Eighteen years on and it sometimes feels like pretty much the entire adult population of the UK gives a shit about corners. You can’t watch a sporting event on TV without seeing a succession of adverts for various companies that allow the average man in the street (and from the adverts, the product seems to be aimed squarely and exclusively at men aged between 18 and 35) to bet on virtually every aspect of every sport, in real time.
They can bet on goals and corners and throw-ins and red and yellow cards and minutes to the next goal. They can bet on runs and wickets and no balls and boundaries. They can bet on multi-legged accumulations of various results and, I have learned from endless adverts, take out insurance on just one leg of this complex bet not working as planned. They can even cash out of their bets as games are in progress – a facility simply unthinkable in 1998.
This steady progression in the complexity of betting products (an arms race of new features, it seems) and the widening reach of the customer base which uses them reminds me powerfully of the progression of complexity of financial derivatives in the 1990s and 2000s. And for good reason – it is advances in computer power that have enabled both trends.

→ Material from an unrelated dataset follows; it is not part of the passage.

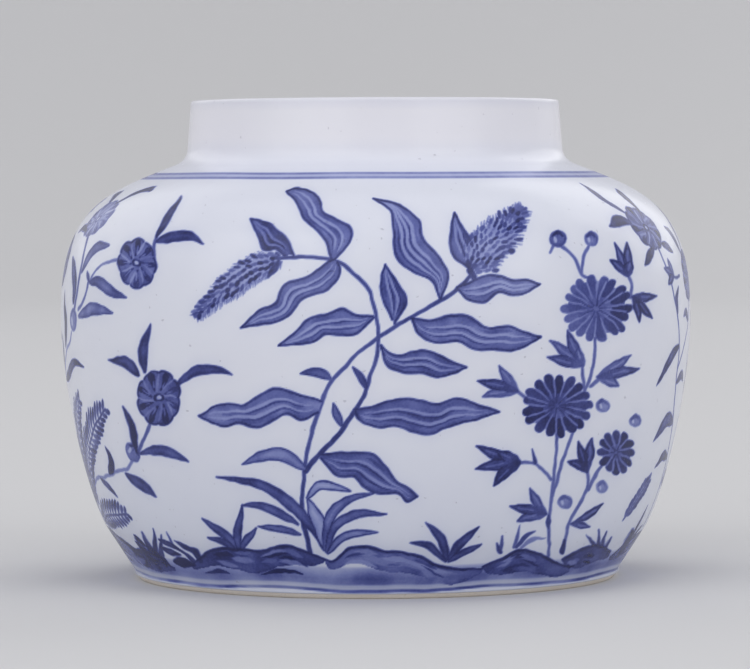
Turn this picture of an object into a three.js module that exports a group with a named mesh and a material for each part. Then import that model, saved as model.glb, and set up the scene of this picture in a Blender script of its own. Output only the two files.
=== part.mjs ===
// A squat porcelain jar with a straight collar, painted in blue under a clear glaze.
// It is modelled as the potter makes it: a turned foot ring and a floor, a lower bowl and an
// upper shell thrown apart and luted at the waist, a collar luted to the shoulder, and three
// coats of glaze. All sizes are in millimetres, +Z is up, and the origin is the middle of the
// plane that the foot rests on.

import * as THREE from "three";

// Outside of the glazed jar
const HEIGHT = 98.3;
const BELLY_RADIUS = 65;
const FOOT_RADIUS = 50.1;
const FOOT_WALL_TOP = 1.8;
const HEEL_BOTTOM_RADIUS = 51;
const HEEL_TOP_RADIUS = 55.4;
const HEEL_TOP = 10;
const WAIST_BOTTOM = 53.7;
const WAIST_TOP = 54.5;
const SHOULDER_EDGE_RADIUS = 42;
const SHOULDER_EDGE_HEIGHT = 84.8;
const COLLAR_BOTTOM_RADIUS = 38.7;
const COLLAR_BOTTOM_HEIGHT = 88.3;
const COLLAR_TOP_RADIUS = 38;
const LIP_ROUNDING = 0.8;

// Points, as radius and height, that draw the outside's bends towards them
const LOWER_WALL_PULLS = [
  [60.1, 17.3],
  [BELLY_RADIUS, 41],
];
const SHOULDER_PULLS = [
  [BELLY_RADIUS, 76],
  [56, 79.4],
];
const NECK_FILLET_PULLS = [
  [40.3, 85.4],
  [38.9, 86.2],
];

// Inside of the glazed jar
const FLOOR_HEIGHT = 8.4;
const FLOOR_RADIUS = 40;
const CAVITY_RADIUS = 61;
const WAIST_BEAD = 0.4;
const MOUTH_CORNER_RADIUS = 38.4;
const MOUTH_CORNER_HEIGHT = 82.5;
const MOUTH_BEND_RADIUS = 36.4;
const MOUTH_BEND_HEIGHT = 83.8;
const MOUTH_BOTTOM_RADIUS = 34.6;
const MOUTH_BOTTOM_HEIGHT = 87;
const MOUTH_RADIUS = 34.4;

// Points that draw the inside's bends towards them
const BOWL_PULLS = [
  [52, FLOOR_HEIGHT],
  [CAVITY_RADIUS, 30],
];
const UNDER_SHOULDER_PULLS = [
  [CAVITY_RADIUS, 73],
  [53, 76.6],
];
const MOUTH_BEND_PULL = [34.8, 85];

// Foot and base
const BASE_HEIGHT = 3.2;
const FOOT_INNER_RADIUS = 46.2;
const FOOT_REST_OUTER_RADIUS = 49;
const FOOT_REST_INNER_RADIUS = 47.2;
const FOOT_GLAZE_EDGE = 1;
const FOOT_INNER_CHAMFER = 0.9;

// Every coat of glaze has the same thickness, and every piece is turned in the same steps
// about the axis, so that neighbouring pieces meet face to face.
const GLAZE = 0.4;
const TURNING_STEPS = 48;

const porcelain = { color: 0xe9e6e0, roughness: 0.8, metalness: 0 };
const slip = { color: 0xded9d0, roughness: 0.9, metalness: 0 };
const biscuit = { color: 0xd9cdbb, roughness: 0.85, metalness: 0 };
const paintedGlaze = { color: 0xd5dbea, roughness: 0.12, metalness: 0 };
const clearGlaze = { color: 0xe4e7ee, roughness: 0.15, metalness: 0 };

const at = (radius, height) => new THREE.Vector2(radius, height);
const line = (from, to) => new THREE.LineCurve(from, to);
const bend = (from, [pull1, pull2], to) =>
  new THREE.CubicBezierCurve(from, at(...pull1), at(...pull2), to);
const corner = (from, pull, to) => new THREE.QuadraticBezierCurve(from, at(...pull), to);

// Follows a list of stretches, each a name, a curve and its number of steps, and returns
// all the points with the index at which each stretch starts.
function outline(stretches) {
  const [, firstCurve] = stretches[0];
  const points = [firstCurve.getPoint(0)];
  const start = {};
  for (const [name, curve, steps] of stretches) {
    start[name] = points.length - 1;
    points.push(...curve.getPoints(steps).slice(1));
  }
  start.end = points.length - 1;
  return { points, start };
}

// Moves each point of an outline into the clay by the thickness of the glaze, at right
// angles to the line through its two neighbours. The two ends move straight along theirs.
function underGlaze(points, side, firstMove, lastMove) {
  return points.map((point, i) => {
    if (i === 0) {
      return point.clone().addScaledVector(firstMove, GLAZE);
    }
    if (i === points.length - 1) {
      return point.clone().addScaledVector(lastMove, GLAZE);
    }
    const along = points[i + 1].clone().sub(points[i - 1]).normalize();
    return point.clone().add(at(-along.y * side * GLAZE, along.x * side * GLAZE));
  });
}

const inward = at(-1, 0);
const down = at(0, -1);

// Outside, from the edge of the glaze on the foot, up the wall and over the lip
const glazeEdge = at(FOOT_RADIUS, FOOT_GLAZE_EDGE);
const footTop = at(FOOT_RADIUS, FOOT_WALL_TOP);
const heelBottom = at(HEEL_BOTTOM_RADIUS, BASE_HEIGHT);
const heelTop = at(HEEL_TOP_RADIUS, HEEL_TOP);
const waistBottom = at(BELLY_RADIUS, WAIST_BOTTOM);
const waistTop = at(BELLY_RADIUS, WAIST_TOP);
const shoulderEdge = at(SHOULDER_EDGE_RADIUS, SHOULDER_EDGE_HEIGHT);
const collarBottom = at(COLLAR_BOTTOM_RADIUS, COLLAR_BOTTOM_HEIGHT);
const collarTop = at(COLLAR_TOP_RADIUS, HEIGHT - LIP_ROUNDING);
const lipOuterEdge = at(COLLAR_TOP_RADIUS - LIP_ROUNDING, HEIGHT);
const lipInnerEdge = at(MOUTH_RADIUS + LIP_ROUNDING, HEIGHT);

const outside = outline([
  ["foot", line(glazeEdge, footTop), 1],
  ["footTop", line(footTop, heelBottom), 1],
  ["heel", line(heelBottom, heelTop), 1],
  ["lowerWall", bend(heelTop, LOWER_WALL_PULLS, waistBottom), 7],
  ["waist", line(waistBottom, waistTop), 1],
  ["shoulder", bend(waistTop, SHOULDER_PULLS, shoulderEdge), 9],
  ["neckFillet", bend(shoulderEdge, NECK_FILLET_PULLS, collarBottom), 3],
  ["collar", line(collarBottom, collarTop), 1],
  ["lip", corner(collarTop, [COLLAR_TOP_RADIUS, HEIGHT], lipOuterEdge), 2],
  ["rim", line(lipOuterEdge, lipInnerEdge), 1],
]);
const clayOutside = underGlaze(outside.points, 1, inward, down);

// Inside, from the middle of the floor up to the inner edge of the lip. At the waist the
// squeezed slip leaves a low bead.
const floorMiddle = at(0, FLOOR_HEIGHT);
const floorCorner = at(FLOOR_RADIUS, FLOOR_HEIGHT);
const cavityWaistBottom = at(CAVITY_RADIUS, WAIST_BOTTOM);
const beadTop = at(CAVITY_RADIUS - WAIST_BEAD, (WAIST_BOTTOM + WAIST_TOP) / 2);
const cavityWaistTop = at(CAVITY_RADIUS, WAIST_TOP);
const mouthCorner = at(MOUTH_CORNER_RADIUS, MOUTH_CORNER_HEIGHT);
const mouthBend = at(MOUTH_BEND_RADIUS, MOUTH_BEND_HEIGHT);
const mouthBottom = at(MOUTH_BOTTOM_RADIUS, MOUTH_BOTTOM_HEIGHT);
const mouthTop = at(MOUTH_RADIUS, HEIGHT - LIP_ROUNDING);

const inside = outline([
  ["floor", line(floorMiddle, floorCorner), 1],
  ["bowl", bend(floorCorner, BOWL_PULLS, cavityWaistBottom), 6],
  ["waist", line(cavityWaistBottom, beadTop), 1],
  ["bead", line(beadTop, cavityWaistTop), 1],
  ["underShoulder", bend(cavityWaistTop, UNDER_SHOULDER_PULLS, mouthCorner), 7],
  ["mouthCorner", line(mouthCorner, mouthBend), 1],
  ["mouthBend", corner(mouthBend, MOUTH_BEND_PULL, mouthBottom), 2],
  ["mouth", line(mouthBottom, mouthTop), 1],
  ["lip", corner(mouthTop, [MOUTH_RADIUS, HEIGHT], lipInnerEdge), 2],
]);
const clayInside = underGlaze(inside.points, -1, down, down);

// The clay's points between the starts of two stretches: upwards on the outside, and
// downwards on the inside, so that the two together run round a wall's section
function outsideClay(from, to) {
  return clayOutside.slice(outside.start[from], outside.start[to] + 1);
}

function insideClay(from, to) {
  return clayInside.slice(inside.start[from], inside.start[to] + 1).reverse();
}

const floorEdge = clayInside[inside.start.bowl];
const footGlazeLine = clayOutside[outside.start.foot];

// Sections of the pieces, each as a closed run of points beside the axis
const sections = {
  foot_ring: [
    at(FOOT_REST_INNER_RADIUS, 0),
    at(FOOT_REST_OUTER_RADIUS, 0),
    footGlazeLine,
    ...outsideClay("footTop", "heel"),
    at(FOOT_INNER_RADIUS, BASE_HEIGHT),
    at(FOOT_INNER_RADIUS, FOOT_INNER_CHAMFER),
  ],
  base_disc: [
    at(0, BASE_HEIGHT),
    at(FLOOR_RADIUS, BASE_HEIGHT),
    floorEdge,
    at(0, FLOOR_HEIGHT - GLAZE),
  ],
  lower_body: [
    at(FLOOR_RADIUS, BASE_HEIGHT),
    at(FOOT_INNER_RADIUS, BASE_HEIGHT),
    ...outsideClay("heel", "waist"),
    ...insideClay("bowl", "waist"),
  ],
  waist_luting: [...outsideClay("waist", "shoulder"), ...insideClay("waist", "underShoulder")],
  upper_body: [
    ...outsideClay("shoulder", "neckFillet"),
    ...insideClay("underShoulder", "mouthCorner"),
  ],
  neck_luting: [
    ...outsideClay("neckFillet", "collar"),
    ...insideClay("mouthCorner", "mouthBend"),
  ],
  neck_collar: [...outsideClay("collar", "end"), ...insideClay("mouthBend", "end").slice(1)],
  outer_glaze: [...outside.points, ...clayOutside.slice().reverse()],
  inner_glaze: [...clayInside, ...inside.points.slice().reverse()],
  base_glaze: [
    at(0, BASE_HEIGHT - GLAZE),
    at(FOOT_INNER_RADIUS, BASE_HEIGHT - GLAZE),
    at(FOOT_INNER_RADIUS, BASE_HEIGHT),
    at(0, BASE_HEIGHT),
  ],
};

const finishes = {
  foot_ring: biscuit,
  base_disc: porcelain,
  lower_body: porcelain,
  waist_luting: slip,
  upper_body: porcelain,
  neck_luting: slip,
  neck_collar: porcelain,
  outer_glaze: paintedGlaze,
  inner_glaze: clearGlaze,
  base_glaze: clearGlaze,
};

// A piece turned from its section: the section closes on itself, or starts and ends on the
// axis, and the lathe's own axis is stood up along +Z.
function turnedPiece(name, section, finish) {
  const onAxis = section[0].x === 0 && section[section.length - 1].x === 0;
  const profile = onAxis ? section : [...section, section[0].clone()];
  const geometry = new THREE.LatheGeometry(profile, TURNING_STEPS);
  geometry.rotateX(Math.PI / 2);
  const mesh = new THREE.Mesh(geometry, new THREE.MeshStandardMaterial(finish));
  mesh.name = name;
  return mesh;
}

const jar = new THREE.Group();
jar.name = "jar";
for (const [name, section] of Object.entries(sections)) {
  jar.add(turnedPiece(name, section, finishes[name]));
}

export default jar;
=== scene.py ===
# A squat porcelain jar with a straight collar, painted with flowering plants in cobalt blue.
# The sections follow the jar as it is made: the thrown and luted clay, the turned foot, the
# painting on the dry wall, and the coats of glaze over everything but the foot's edge.
# Places and sizes on the jar are written in millimetres and turned into metres by MM.

import math

import bpy
import numpy as np
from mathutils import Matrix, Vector


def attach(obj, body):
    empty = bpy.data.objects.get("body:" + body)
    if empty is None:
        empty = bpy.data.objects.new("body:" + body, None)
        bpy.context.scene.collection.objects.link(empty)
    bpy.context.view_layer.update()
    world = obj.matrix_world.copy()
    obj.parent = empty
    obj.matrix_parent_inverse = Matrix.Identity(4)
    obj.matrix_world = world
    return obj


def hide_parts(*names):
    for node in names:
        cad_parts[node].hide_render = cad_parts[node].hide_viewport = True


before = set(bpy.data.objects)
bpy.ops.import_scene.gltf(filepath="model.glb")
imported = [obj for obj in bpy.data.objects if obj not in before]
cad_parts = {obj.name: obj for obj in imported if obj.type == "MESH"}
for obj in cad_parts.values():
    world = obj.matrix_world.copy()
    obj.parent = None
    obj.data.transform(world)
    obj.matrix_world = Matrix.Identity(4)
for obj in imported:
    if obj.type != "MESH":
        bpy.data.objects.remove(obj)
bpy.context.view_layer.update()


# Camera: square on to the crossing stems and level with the shoulder, far enough away that
# the jar's sides are seen almost straight on. It looks a little down and leans a little.
MM = 0.001
EYE_DISTANCE = 847.0
EYE_HEIGHT = 83.0
LOOK_DOWN = math.radians(2.24)
LEAN = math.radians(0.25)
FOCAL_LENGTH = 196.4
SENSOR_WIDTH = 36.0
NEAREST_SEEN = 10.0

camera = bpy.data.objects.new("camera", bpy.data.cameras.new("camera"))
bpy.context.scene.collection.objects.link(camera)
camera.data.sensor_width = SENSOR_WIDTH
camera.data.lens = FOCAL_LENGTH
camera.data.clip_start = NEAREST_SEEN * MM
camera.location = (0, -EYE_DISTANCE * MM, EYE_HEIGHT * MM)
camera.rotation_euler = (math.pi / 2 - LOOK_DOWN, LEAN, 0)
bpy.context.scene.camera = camera


# Studio: a pale round floor that sweeps up into a low wall all the way round, so that the jar
# looks the same from every side, under five wide soft lamps and an open pale sky. Its sizes
# are in metres.
FLOOR_COLOUR = (0.66, 0.66, 0.67, 1)
FLOOR_RINGS = (0.001, 0.4, 1.0)
FLOOR_RADIUS = 1.9
SWEEP_RADIUS = 1.1
SWEEP_STEPS = 16
WALL_TOP = 1.2
ROUND_STEPS = 96
LAMP_AIM = Vector((0, 0, 0.05))
SKY_COLOUR = (0.97, 0.97, 1.0, 1)
SKY_STRENGTH = 0.5


class Signal:
    """An output of a node, which sums and products can be written with."""

    def __init__(self, socket):
        self.socket = socket

    def combined(self, operation, first, second):
        tree = self.socket.id_data
        node = tree.nodes.new("ShaderNodeMath")
        node.operation = operation
        for slot, value in zip(node.inputs, (first, second)):
            join(value, slot)
        return Signal(node.outputs[0])

    def __add__(self, other):
        return self.combined("ADD", self, other)

    def __radd__(self, other):
        return self.combined("ADD", other, self)

    def __sub__(self, other):
        return self.combined("SUBTRACT", self, other)

    def __rsub__(self, other):
        return self.combined("SUBTRACT", other, self)

    def __mul__(self, other):
        return self.combined("MULTIPLY", self, other)

    def __rmul__(self, other):
        return self.combined("MULTIPLY", other, self)

    def __truediv__(self, other):
        return self.combined("DIVIDE", self, other)

    def __rtruediv__(self, other):
        return self.combined("DIVIDE", other, self)

    def __pow__(self, other):
        return self.combined("POWER", self, other)

    def __rpow__(self, other):
        return self.combined("POWER", other, self)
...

In the first days of spread betting (early to mid 1990s) the prices were clearly made unaided by human beings. It was possible to outsmart the companies by use of fairly rudimentary analysis using spreadsheets and a limited set of historic data. Specialist expertise was pay dirt. One friend of mine (who had become a banker after jettisoning a career as a just-sub-Tour-de-France level cyclist) was so successful at betting against one firm’s cycling prices that, in despair, they phoned him up and invited him to join them as a price setter.
But the firms got cleverer; statistical databases were built up or acquired and used to inform companies’ price making. Increasingly, making prices was automated: this stopped silly errors from occurring and allowed prices to adjust correctly in real time to events (such as a goal being scored) or simply to the weight of money being wagered.
Along with the ability to create better, real-time, automated prices came the ability to distribute them to customers and to accept their bets via the Internet. In a progression of events that closely resembled the process involved in automating FX, this led to an explosion of volume (that is, bets made). The Blair government’s 2005 Gambling Bill, which relaxed restrictions in the law against advertising gambling services, added impetus to the growth.
Now, in a mirror of the way that automated financial markets have become the playground of sharp, fast money (High Frequency Traders and their ilk), the world of sports betting has as well. A world of APIs and algorithms and low latency has emerged, just as it did in mainstream finance.
At a recent conference I sat next to an engaging 28-year-old mathematician whose sports-betting fund – which places money exclusively on football matches – is successful enough to afford him a golden-era banking level income. A son of a friend of mine (also recently graduated in mathematics), rather than pursue a career in conventional finance, has become the chief price maker on Peruvian football matches as a starting position in another fund.
I have nothing against all of this. I like a bet myself and have, at times, (for example, during the 2006 World Cup, armed with a homemade Monte Carlo model of the entire tournament) acted as a bookmaker to my banking colleagues in a way I am not entirely sure was – even then – within the very laxly applied bank rules on gambling. Why shouldn’t others join in the fun? I feel that most people are fairly sensible with money and I’m sure the vast majority of people simply gamble moderately to help them enjoy watching sports more. God only knows that, these days, if you watch my football team (West Ham) you need all the help you can get.
But really my insouciance is based on my feeling that, no matter how Byzantine the world of sports betting gets, it can’t end up endangering the stability of the broader economy – unlike the way complex finance did. So why worry?
That said, I cannot help but feel that after a decade or more of steady growth, the entire industry could be in for a rougher ride in the future. There will always be folk whose gambling habits get the better of them with the resulting trail of human misery. The wider the reach of gambling, the more of these unfortunates there will be. This will create more pressure for politicians to ‘do something’. The presence of (and here you should imagine a disdainful sneer) ‘professional hedge funds’ in the supposedly smile-filled, laddishly amateur world of gambling for fun certainly won’t help matters if there is a sudden upsurge in moral outrage.
We have already seen, or are seeing, the beginnings of a regulatory backlash in the related arena of retail FX and financial spread betting. Today, the FCA tightened the rules on the latter with a resultant plummet in spread betting firms’ stock prices by as much as one third. The regulators had noticed, it seems, what everyone who has ever been associated with the sector in any professional capacity has known for years: most retail punters lose money; 82% of them is the number being bandied about today.
While this shouldn’t surprise anyone (who has ever seen any market, anywhere, where someone with no natural edge has made long term positive returns?) what are the odds that, sooner or later, regulators will affect to notice the very same thing about sports betting? If that is the case then, like derivatives in 2008, sports betting could be near the top of its long upwards run.